As I settled down to the new environment at the university, there was much to learn beyond the academic programme. It began with the word 'sir' that we so freely use to address superiors. When I addressed my supervisor with the term, he was very embarrassed. There were many more surprises in everyday life such as wearing a suit. In those days people dressed casually and a suit was a formal attire not to wear in the classroom. Gradually I got used to such nuances as the panorama of life unfolded in various walks of life. There was Tariq Ali screaming at the Hyde Park on British hypocrisy. And there was Bertrand Russel who went to jail at the young age of ninety plus protesting the war crimes in Vietnam, not different from the travail of Galileo four centuries ago.

Bertrand Russell was a mathematician turned philosopher. Among his many bothers, one was the resting-place of Planet Earth. How did it rest? On the back of a turtle? Where was the turtle resting? Having some background in astronomy I was bothered with the concept of an ever-expanding universe? Where would one find so much space to accommodate this expansion? Then there was Stephen Hawkings. Is it possible that the universe will start to regress at a point of time? Yaak!

Otherwise, life was not very different from that at home. Weekdays passed quickly busy with the classwork. Weekends were days of shopping, some cooking and socializing. The cookbook of Ms. Kabir did not help. On the first day, I burnt my eyebrows trying to see if the onion had turned brown by lifting the lid of a steaming pan.

Time passed quickly and the graduation was done. I taught in a school before moving on to the next stage of studies. Not so easy. There were smart kids who were full of questions. How do you answer the innocent question of a child as to how big the infinity is? How do the infinities add up? And so on. As I taught, I also learnt that infinity is a place where things happen that should not. This is putting meaning into theories on how they relate to real life. In this never-never land parallel lines can meet. All the competitors in a race can win the first prize. Wizard of Oz was very handy as examples were sought.

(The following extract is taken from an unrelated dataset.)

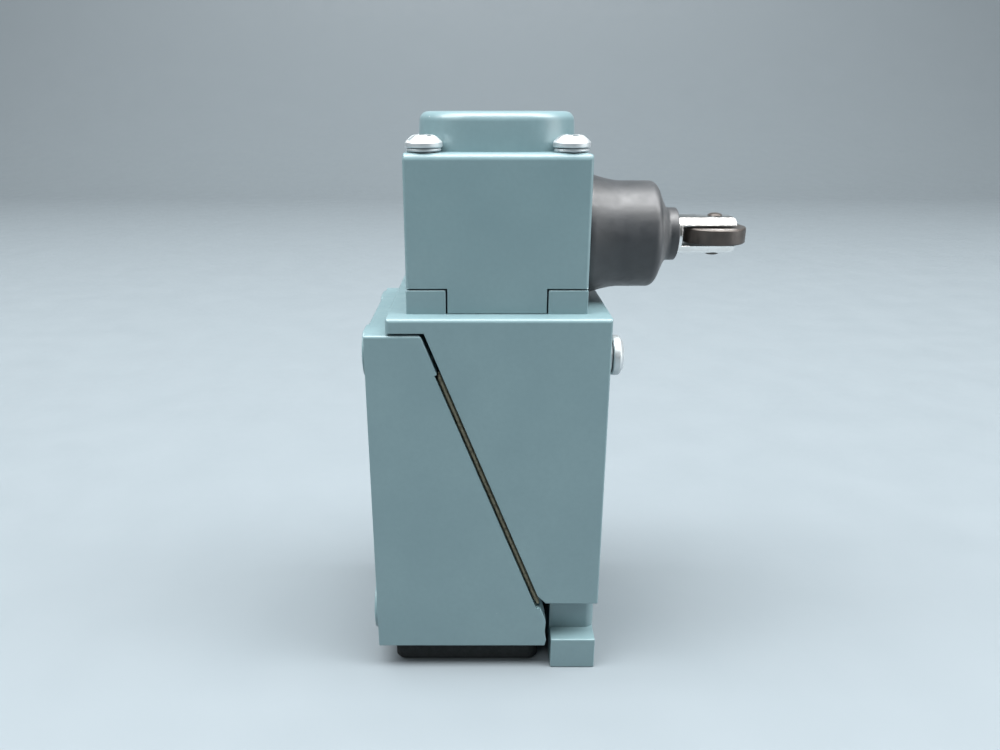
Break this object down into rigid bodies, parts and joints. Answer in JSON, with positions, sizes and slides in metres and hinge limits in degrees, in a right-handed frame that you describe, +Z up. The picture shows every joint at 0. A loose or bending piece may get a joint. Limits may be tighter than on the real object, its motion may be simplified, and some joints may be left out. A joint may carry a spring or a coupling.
{
  "type": "limit switch",
  "caption": "Plug-in limit switch: wedge-shaped mounting base, removable switch body and square head with a side-acting sprung roller plunger in a rubber boot.",
  "frame": {"origin": "centre of the mounting-hole pattern, on the plane of the mounting pads", "axes": "+X from the mounting face to the roller, +Y across the switch, +Z up from the conduit hub to the head"},
  "size_m": [0.0764, 0.042, 0.114],
  "materials": {
    "paint": "gloss enamel on die casting, grey-green",
    "zinc": "bright zinc plate",
    "bright_steel": "bright ground steel",
    "roller_steel": "dark oiled steel",
    "boot_rubber": "satin, with a grey bloom",
    "rubber": "matt",
    "gasket": "tan cork and rubber",
    "black_plastic": "moulded phenolic",
    "brown_plastic": "moulded phenolic",
    "brass": "stamped or turned brass",
    "silvered": "silver plated copper",
    "green_screw": "green dyed plate"
  },
  "bodies": {
    "housing": {"base_housing": "paint", "switch_body": "paint", "head_housing": "paint", "base_gasket": "gasket", "terminal_block": "brown_plastic", "contact_block": "black_plastic", "terminal_block_screws": "zinc", "terminal_strips": "brass", "terminal_screws": "zinc", "wire_clamps": "zinc", "ground_screw": "green_screw", "contact_block_screws": "zinc", "break_contacts": "silvered", "make_contacts": "silvered", "captive_screws": "zinc", "captive_washers": "zinc", "pin_seal": "rubber", "carrier_spring": "bright_steel", "head_gasket": "rubber", "head_screws": "zinc", "head_washers": "zinc", "plunger_bushing": "brass", "plunger_springs": "bright_steel", "boot": "boot_rubber", "pushrod_seal": "rubber"},
    "plunger_assembly": {"plunger": "bright_steel", "roller_pin": "roller_steel"},
    "roller_wheel": {"roller": "roller_steel"},
    "pushrod": {"head_pushrod": "bright_steel"},
    "carrier": {"operating_pin": "bright_steel", "contact_carrier": "brown_plastic", "contact_bridge": "silvered", "bridge_spring": "bright_steel"}
  },
  "joints": [
    {"name": "plunger_slide", "type": "slide", "parent": "housing", "child": "plunger_assembly", "axis": [-1, 0, 0], "range_m": [0, 0.005], "stiffness_N_per_m": 1500, "springref_m": -0.004, "deforming": ["plunger_springs", "boot"]},
    {"name": "roller_spin", "type": "hinge", "parent": "plunger_assembly", "child": "roller_wheel", "pos_m": [0.0701, 0, 0.0501], "axis": [0, 0, 1], "continuous": true},
    {"name": "pushrod_slide", "type": "slide", "parent": "housing", "child": "pushrod", "axis": [0, 0, -1], "range_m": [0, 0.0025]},
    {"name": "carrier_slide", "type": "slide", "parent": "housing", "child": "carrier", "axis": [0, 0, -1], "range_m": [0, 0.0025], "stiffness_N_per_m": 400, "springref_m": -0.002, "deforming": ["carrier_spring"]}
  ],
  "couplings": [
    {"joint": "pushrod_slide", "follows": "plunger_slide", "ratio": 0.5},
    {"joint": "carrier_slide", "follows": "plunger_slide", "ratio": 0.5}
  ]
}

Some of the things that we presume guaranteed in life today did not exist in those days. Talking to home on the phone was a luxury. So was air travel. Indian food was still an exotic food item in England. One had to go to an Indian restaurant to taste the food. Most of these restaurants were owned by people from Sylhet. The situation is very different today. There are Michelin star Indian restaurants in the country. Tikka masala is part of the British cuisine and can be had in major English chains. One reason for this transformation is the migration of a large number of diasporas from the subcontinent. British television also had a role through serials such as Curry and Chips, Citizen Khan and Mind Your Language. In spite of racial overtone these serials introduced many practices of the subcontinent that were not understood by the locals at the time. Very funny, somewhat racial.